Have I had it wrong the whole time or is it no biggy?

Opinions on what setup is better are welcome. pros/cons of each way?


----------



## Darkblade48

Not really an issue where to place it.

I have two filters on my 90 gallon. One filter's input and output are on opposite sides of the aquarium, while the other has the input and output on the same side.


----------



## Ryan.Wilton

I do see the logic as the filter output could blow continually clean water into the pump helping to keep the pipes clear and breaking down the crud that gets stuck on the intake tube. I also see the downside because it could push said crud into the aquarium.

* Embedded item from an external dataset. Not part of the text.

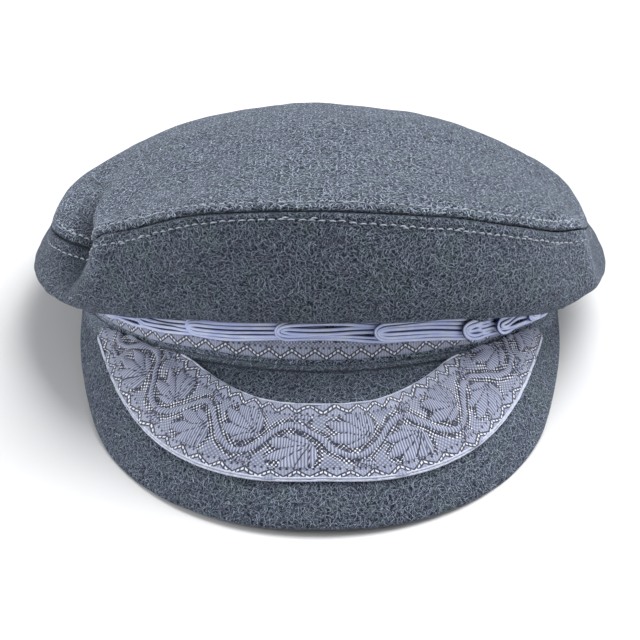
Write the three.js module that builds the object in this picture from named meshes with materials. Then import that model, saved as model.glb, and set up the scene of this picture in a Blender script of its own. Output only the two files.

Personally I've always set it up on both sides (intake one, output other) I feel as though this creates a natural current in the aquarium.


----------



## Mlevi

I have the intake and spray bar at opposite ends. I find it helps create a flow in my tanks. Personally, I think that if the intake and outflow are at the same end, then it takes away from the capacity of the filter, as a certain percentage of the intake is water that's already clean. Then again, HOB filters have both ends close to each other, and they work, so I don't know. Its just my personal preference to have them at different ends when I can.


Al.


----------



## Riceburner

I've always had them on opposite ends, but if I didn't tear down my last one I was going to move them to the same corner. The output I used pushed water across the top and then it would flow down the far end and get sucked in at that end, so I was thinking having the intake at the same end would be sucking in at the end of a full circle instead of half way. I watched the flow by sprinkling some flake food.


----------



## Ryan.Wilton

Yup, as stated its really all personal preference in the end. Set it up, check the current and reset it if you're unpleased with what you see


----------